Cependant, la situation se complique pour les Chinois, car ils se retrouvent aussi dans une situation problématique par rapport à chez eux, à Taiwan. C’est là qu’ils essaient de trouver un équilibre. La Russie, en reconnaissant l’indépendance des deux républiques séparatistes ukrainiennes de Donetsk et Louhansk, dérange la Chine. Cela voudrait dire, en effet, que si demain Taiwan proclamait son indépendance et que nous, Européens et Américains, la reconnaissions, il serait évidemment très difficile pour les Chinois de condamner les Occidentaux, alors que la Chine n’a jamais condamné les Russes. La Chine est donc obligée de jouer un jeu d’équilibre, mais il est clair qu’elle adopte la position russe. Ce jeudi encore, la porte- parole des Affaires étrangères chinoise évitait de parler de guerre. La propagande chinoise affirme même que s’il y en a une, c’est de la faute des Occidentaux, et pas du tout de la Russie.

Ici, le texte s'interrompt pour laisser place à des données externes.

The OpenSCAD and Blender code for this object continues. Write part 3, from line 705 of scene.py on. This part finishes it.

Quelles sont les conséquences à long terme de ce partenariat?

Il faut bien réaliser que les deux pays travaillent ensemble très étroitement. Ils sont de plus en plus proches. Vu l’invasion en Ukraine, l’Occidentprendra encore davantage de distance avec à la Russie, ce qui poussera nettement plus la Russie dans les bras de la Chine. Il ne faut pas négliger les déclarations communes prononcées début février entre Chinois et Russes qui étaient très, très fortes envers le du monde occidental. Ajoutons que cela arrange les Chinois que les Américains soient obligés de se concentrer plus sur l’Europe. La seule chose, c’est que, dans les faits, les Américains n’ont pas envoyé des milliers d’hommes sur le continent européen, qu’ils ont toujours dit qu’ils n’interviendraient pas en Ukraine. Le calcul chinois risque donc de tomber à plat, car il n’y a pas de volonté des Etats-Unis d’intervenir davantage en Europe.

Toute intervention des Etats-Unis ou de l’Otan est donc totalement exclue, selon vous.

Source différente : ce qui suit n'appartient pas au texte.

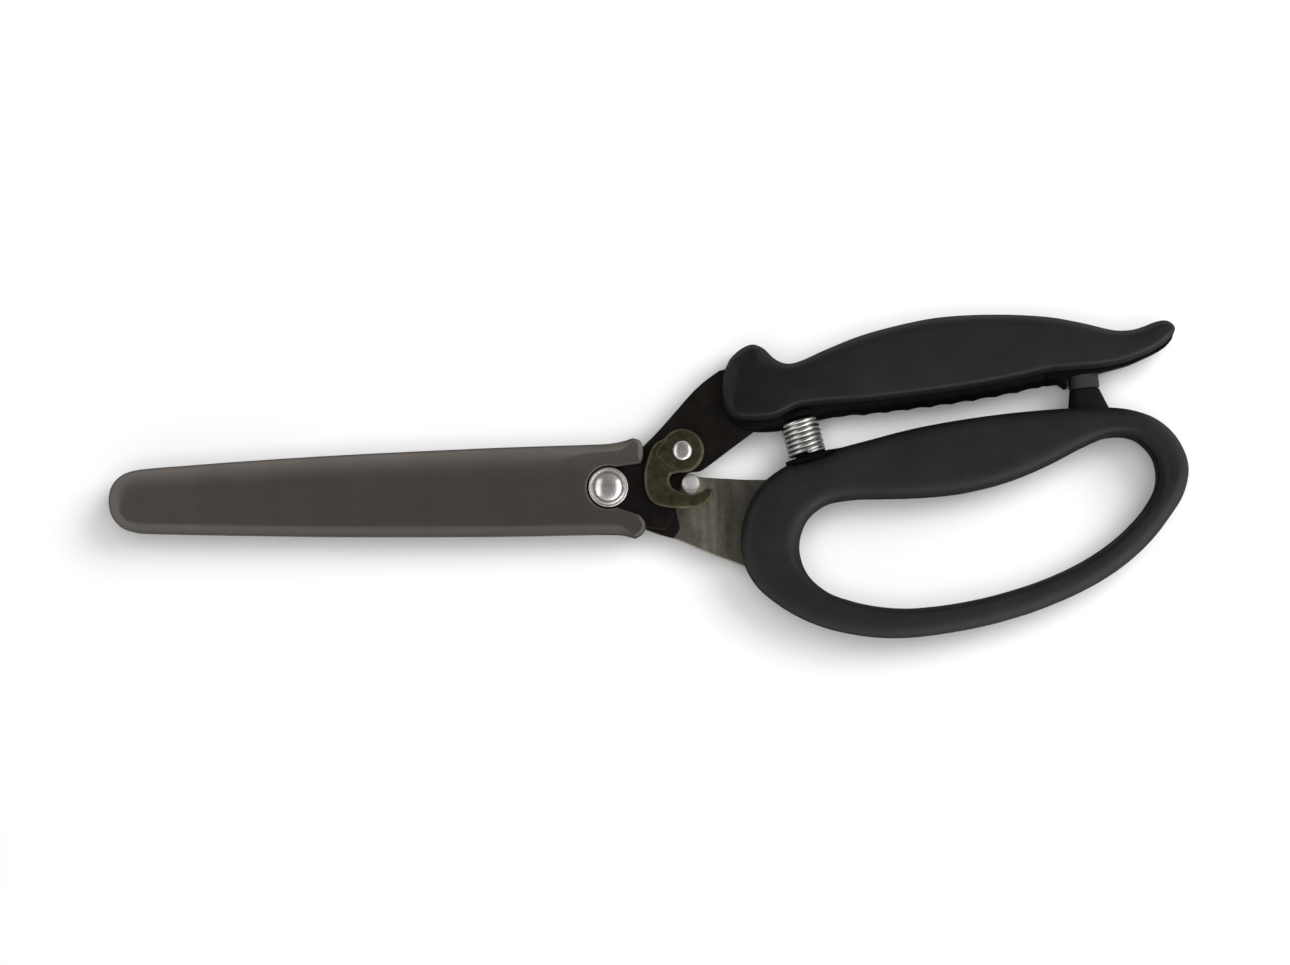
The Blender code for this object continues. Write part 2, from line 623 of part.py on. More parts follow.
def make_pivot():
    """The pivot screw, its dished ring, and the washer and nut on the back."""
    seat = SCREW_HEAD_FROM - GAP
    screw = turned_piece("pivot_screw", [
        (0, SCREW_FOOT), (SHANK_RADIUS - 0.3, SCREW_FOOT), (SHANK_RADIUS, SCREW_FOOT + 0.3),
        (SHANK_RADIUS, SCREW_HEAD_FROM), (SCREW_HEAD_RADIUS - 0.1, SCREW_HEAD_FROM),
        (SCREW_HEAD_RADIUS, SCREW_HEAD_FROM + 0.3), (SCREW_HEAD_RADIUS, SCREW_TOP - 0.6),
        (SCREW_HEAD_RADIUS - 0.5, SCREW_TOP), (2.0, SCREW_TOP), (1.7, SCREW_TOP - 0.5),
        (0, SCREW_TOP - 0.5)], UPRIGHT, BRIGHT_STEEL, 28)
    ring = turned_piece("pivot_ring", [
        (PIVOT_HOLE, RING[0]), (RING_RADIUS, RING[0]), (RING_RADIUS, RING[1] - 0.4),
        (RING_RADIUS - 0.35, RING[1]), (RING_RADIUS - 0.8, RING[1]), (3.9, seat),
        (PIVOT_HOLE, seat)], UPRIGHT, BRIGHT_STEEL, 32)
    washer = turned_piece("pivot_washer", ring_profile(PIVOT_HOLE, RING_RADIUS, *PIVOT_WASHER),
                          UPRIGHT, BRIGHT_STEEL, 28)
    low, high = PIVOT_NUT
    half = NUT_ACROSS_CORNERS / 2
    hexagon = arc(half, 0, 300, 5)
    hole = arc(PIVOT_HOLE, 0, 345, 23)
    nut = plate("pivot_nut", [(low, [inward(hexagon, 0.3), hole]),
                              (low + 0.3, [hexagon, hole]), (high, [hexagon, hole])],
                BRIGHT_STEEL)
    return [screw, ring, washer, nut]


def make_latch():
    outline = latch_outline()
    bm = bmesh.new()
    stack(bm, [(LATCH[0], [outline]), (LATCH[1], [outline])])
    latch = finish_mesh(bm, "latch_hook", *OLIVE_STEEL)
    bm = bmesh.new()
    turned(bm, [(0, LATCH[0] + 0.4), (EYE_PLATE_RADIUS, LATCH[0] + 0.4),
                (EYE_PLATE_RADIUS, LATCH_EYE_TOP - 0.3), (EYE_PLATE_RADIUS - 0.3, LATCH_EYE_TOP),
                (0, LATCH_EYE_TOP)], upright_at(RIVET_AT), 32)
    eye = finish_mesh(bm, "latch_eye_cutter", *OLIVE_STEEL)
    eye.hide_render = True
    eye.display_type = "WIRE"
    eye.location = PIVOT * MM
    join = latch.modifiers.new("eye", "BOOLEAN")
    join.operation = "UNION"
    join.solver = "EXACT"
    join.object = eye
    drill(latch, "latch_hole_cut", upright_at(RIVET_AT), RIVET_RADIUS + GAP, *THROUGH)
    return latch


def make_rivet():
    """The latch's rivet, and the washer that lifts the latch over the guard's mouth."""
    head_from = LATCH_EYE_TOP + GAP
    foot_to = FRONT_PLATE[0] - GAP
    radius = RIVET_HEAD_RADIUS
    rivet = turned_piece("latch_rivet", [
        (0, RIVET_FOOT), (RIVET_FOOT_RADIUS - 0.3, RIVET_FOOT),
        (RIVET_FOOT_RADIUS, RIVET_FOOT + 0.3), (RIVET_FOOT_RADIUS, foot_to),
        (RIVET_RADIUS, foot_to), (RIVET_RADIUS, head_from),
        (radius, head_from), (radius * 0.88, head_from + 0.45),
        (radius * 0.6, RIVET_TOP - 0.12), (0, RIVET_TOP)], upright_at(RIVET_AT), BRIGHT_STEEL)
    spacer = turned_piece("latch_spacer",
                          ring_profile(RIVET_RADIUS + GAP, SPACER_RADIUS, *LATCH_SPACER),
                          upright_at(RIVET_AT), BLACK_STEEL)
    return [rivet, spacer]


def make_catch_pin():
    """The pin on the lower lever that the latch's hook closes round."""
    foot_to, head_from = BACK_PLATE[0] - GAP, BACK_PLATE[1] + GAP
    return turned_piece("catch_pin", [
        (0, CATCH_FOOT), (CATCH_FOOT_RADIUS - 0.3, CATCH_FOOT),
        (CATCH_FOOT_RADIUS, CATCH_FOOT + 0.25), (CATCH_FOOT_RADIUS, foot_to),
        (CATCH_SHANK, foot_to), (CATCH_SHANK, head_from), (CATCH_RADIUS, head_from),
        (CATCH_RADIUS, CATCH_TOP - 0.4), (CATCH_RADIUS - 0.5, CATCH_TOP), (0, CATCH_TOP)],
        upright_at(CATCH_AT), BRIGHT_STEEL)


def make_guard():
    """The blade guard: a U-shaped sheath, open along its upper edge and at the mouth."""
    outline = guard_outline()
    low, high = GUARD_OUTSIDE
    shape = [(0.0, 1.9), (0.3, 0.8), (0.9, 0.0)]     # rise, inset of its rounded edges
    levels = [(low + rise, [inward(outline, inset)]) for rise, inset in shape]
    levels += [(high - rise, [inward(outline, inset)]) for rise, inset in reversed(shape)]
    guard = plate("blade_guard", levels, GUARD_PLASTIC)
    cavity = guard_cavity()
    cut(guard, "blade_guard_cavity_cut",
        lambda bm: stack(bm, [(GUARD_INSIDE[0], [cavity]), (GUARD_INSIDE[1], [cavity])]))
    return guard


def main():
    for old in list(bpy.data.objects):
        bpy.data.objects.remove(old, do_unlink=True)

    front_blade = make_blade("front_blade", front_blade_outline, FRONT_PLATE, True, BLACK_STEEL)
    drill(front_blade, "front_blade_latch_cut", upright_at(RIVET_AT), RIVET_RADIUS + GAP,
          *THROUGH)
    drill_for_rivets(front_blade, UPPER_TANG_RIVETS)
    back_blade = make_blade("back_blade", back_blade_outline, BACK_PLATE, False, SATIN_STEEL)
    drill(back_blade, "back_blade_catch_cut", upright_at(CATCH_AT), CATCH_SHANK + GAP,
          *THROUGH, 14)
    drill_for_rivets(back_blade, LOWER_TANG_RIVETS)

    origin = Vector((0, 0, 0))
    place([front_blade, *make_upper_handle(), *make_pivot(), *make_rivet(), make_spring()],
          ("upper_lever_frame", origin))
    place([back_blade, *make_lower_handle(), make_catch_pin()], ("lower_lever_axis", origin))
    place([make_latch()], ("latch_axis", RIVET_AT.copy()))
    place([make_guard()], ("guard_axis", origin))


main()
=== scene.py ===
"""Looks for the poultry shears: fine meshes, materials, light and camera.

Lengths are millimetres measured from the pivot in X and Y, and from the surface that
the shears lie on in Z.  Every piece is scaled to metres and moved to the pivot as it
is made.  Layer heights and the pivot's place are read from the frame.
"""
import json
from math import cos, pi, radians, sin, tan

import bmesh
import bpy
import numpy as np
from mathutils import Matrix, Vector
from mathutils.geometry import delaunay_2d_cdt


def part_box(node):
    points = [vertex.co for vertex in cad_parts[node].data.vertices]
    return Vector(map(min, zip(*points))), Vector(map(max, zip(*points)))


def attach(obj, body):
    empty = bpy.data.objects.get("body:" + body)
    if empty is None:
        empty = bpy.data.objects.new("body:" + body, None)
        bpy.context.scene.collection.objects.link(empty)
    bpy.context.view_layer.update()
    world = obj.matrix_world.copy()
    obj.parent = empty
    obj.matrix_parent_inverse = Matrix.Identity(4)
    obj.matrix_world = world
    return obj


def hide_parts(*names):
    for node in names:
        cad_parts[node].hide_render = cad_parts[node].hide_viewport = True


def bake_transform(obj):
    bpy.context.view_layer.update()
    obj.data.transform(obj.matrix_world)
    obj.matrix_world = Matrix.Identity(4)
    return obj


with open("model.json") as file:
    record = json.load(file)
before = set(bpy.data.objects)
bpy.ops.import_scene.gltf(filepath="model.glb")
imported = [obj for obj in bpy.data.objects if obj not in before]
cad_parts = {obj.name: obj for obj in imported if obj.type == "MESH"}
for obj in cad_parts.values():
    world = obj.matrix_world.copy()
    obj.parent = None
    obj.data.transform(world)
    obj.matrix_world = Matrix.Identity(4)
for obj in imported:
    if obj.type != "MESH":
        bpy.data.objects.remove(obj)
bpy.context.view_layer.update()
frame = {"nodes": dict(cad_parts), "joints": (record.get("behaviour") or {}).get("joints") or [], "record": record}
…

Dans le scénario actuel, à savoir que le confit se limite à l’Ukraine, il est évident que l’article 5 de l’Otan (NDLR: qui stipule qu’une attaque contre un membre de l’Alliance est considérée comme une attaque dirigée contre tous) ne sera pas appliqué. Cependant, la Russie risque aussi de déstabiliser les Balkans – ce qu’elle fait d’ailleurs déjà, entre autres à travers la Bosnie et la Serbie. Et elle nous ennuiera aussi dans des régions que l’Europe ne contrôle pas, car une partie d’entre elles ne sont ni membres de l’Otan ni de l’Union européenne. Il est évident qu’il n’y a aucune volonté de la part des Occidentaux d’intervenir en Ukraine et qu’ils feront tout pour éviter que l’article 5 soit enclenché, c’est-à-dire qu’un état européen soit attaqué.

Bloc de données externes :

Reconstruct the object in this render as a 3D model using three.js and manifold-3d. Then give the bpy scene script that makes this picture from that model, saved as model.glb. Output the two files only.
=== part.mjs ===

Cette invasion vous a-t-elle surpris?

Il n’y a aucune surprise, car depuis décembre 2021 et les exigences des Russes, on savait qu’on entrait dans une logique de guerre, car ces exigences étaient inacceptables: elles ne concernaient pas uniquement l’Ukraine, mais aussi le positionnement de forces militaires en Europe de l’Est, dans l’Otan, etc. Une série de questions faisaient que, de toute façon, les demandes étaient problématiques, car pas du tout réalistes. Au-delà de ça, quand vous déployez 200 000 hommes autour d’un pays, ce n’est pas pour jouer aux cartes. D’un point de vue sécuritaire et militaire, il y avait vraiment très peu de chances que la Russie n’utilise pas ces hommes. On ne peut pas dire que des signaux n’étaient pas perceptibles depuis au moins décembre. Avant, on pouvait toujours espérer une solution diplomatique mais, depuis décembre, on a vu l’évolution dans le discours et les informations. Tout cela faisait qu’une guerre devenait très probable.

Malgré tous les entretiens diplomatiques de ces dernières semaines?

Evidemment, il y a beaucoup de choses qu’on ne sait pas, car il y a eu de la diplomatie, mais on n’a jamais vraiment connu la teneur de ces entretiens. Un jour, nous en connaîtrons le contenu, mais de l’extérieur, on n’a jamais eu l’impression que les Russes voulaient négocier.